The system employs AESA technology with GaN SSA and provides receiver sensitivity and ERP transmission, exceeding legacy EW solutions. This allows Scorpius to detect and engage a wider range of threats more accurately and effectively. AESA technology allows for narrow, simultaneous multi-beam operation, enabling the system to detect and target multiple threats across the entire field of regard. GaN technology enhanced receiver sensitivity increases ERP, enabling the Scorpius systems to detect, distort, and degrade enemy radars through their side lobes, greatly increasing their jamming effectiveness. Other features include the ability to track and intercept Low Probability of Intercept (LPI) radars, which are designed to be difficult to detect, and using jamming techniques using DRFM Digital Radio Frequency Memory (DRFM) techniques to counter various radar threats effectively.

The system can operate automatically, driven by a pre-programmed Mission Data File (MDF), allowing for rapid response and reduced operator workload. The system also has a real-time training mode, enhancing operator proficiency and mission readiness.

== Specifications ==

- Technology: Active Electronically Scanned Array (AESA)
- Amplifiers: Gallium-Nitride (GaN) Solid State Amplifiers (SSA)
- Key Capabilities: Electronic Support Measures (ESM), Electronic Countermeasures (ECM)
- Platforms: Ground-based (Scorpius-G), Naval (Scorpius-N), Airborne (Scorpius EJ)
- Deployment: Single unit or network mode (Scorpius-G)
- Threat Detection: Fire control radars, search radars, AEW sensors, SAR, missile seekers
- Jamming Techniques: Digital RF Memory (DRFM)

== Variants ==

=== Scorpius-G ===
Scorpius-G - a ground-based EW system designed for long-distance RF electronic countermeasures (ECM). It is typically mounted on a rotating pedestal and deployed on a truck or an all-terrain vehicle. Scorpius-G can be operated independently or deployed in network mode to cover larger, more complex regions, providing a protective hemisphere around ground assets.

=== Scorpius-N ===
Scorpius-N - the shipborne EW configuration of the ELL-8256SB system suite that combines advanced ECM and ESM capabilities. It comprises four conformal antenna array panels, each housing a transceiver array covering a wide frequency range. ITs configuration minimizes its contribution to the vessel's RCS, reducing the risk of detection by enemy radar.

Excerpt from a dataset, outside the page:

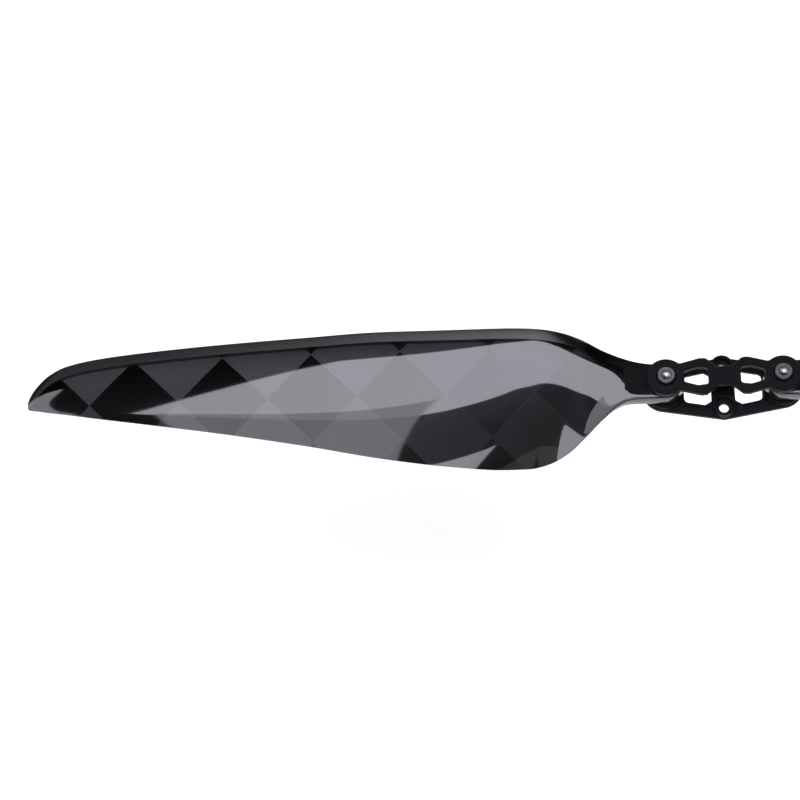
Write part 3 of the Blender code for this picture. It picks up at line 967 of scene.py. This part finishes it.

=== Scorpius Escort Jammer (EJ) ===
The Scorpius Escort Jammer (EJ) is an airborne self-protection jammer pod based on the Scorpius ELL-8256SB architecture. It is designed to suppress air surveillance and fire control radars, creating a safe corridor along a mission flight path. The EJ allows for simultaneous transmission and receiving capabilities and is operated as a stand-alone system, enabling rapid transfer of EJ pods between aircraft.

Scorpius-SP

Designed to provide advanced ECM to individual aircraft. Mounted within ELTA’s compact, lightweight, and low drag pod configuration, which is similar in contour and weight to an air-to-air missile, the system can be installed on all wing stations.

=== Scorpius-T ===
Scorpius-T (ELL-8257SB) is a land-based AESA multi-threat EW emulator used for aircrew training and system testing and evaluation.

== Operational History   ==
IAI's ELL-8256SB Scorpius family leverages AESA and GaN technology developed by ELTA for airborne, naval, and ground-based radar, communications, and EW systems, providing enhanced performance and effectiveness compared to legacy EW solutions. The Scorpius SP pod was introduced in 2021. In 2022, IAI received orders for Scorpius-SP Airborne Self-Protection jamming pods from an Asian customer and has partnered with Bharat Electronics Ltd. Of India to manufacture the pod in India.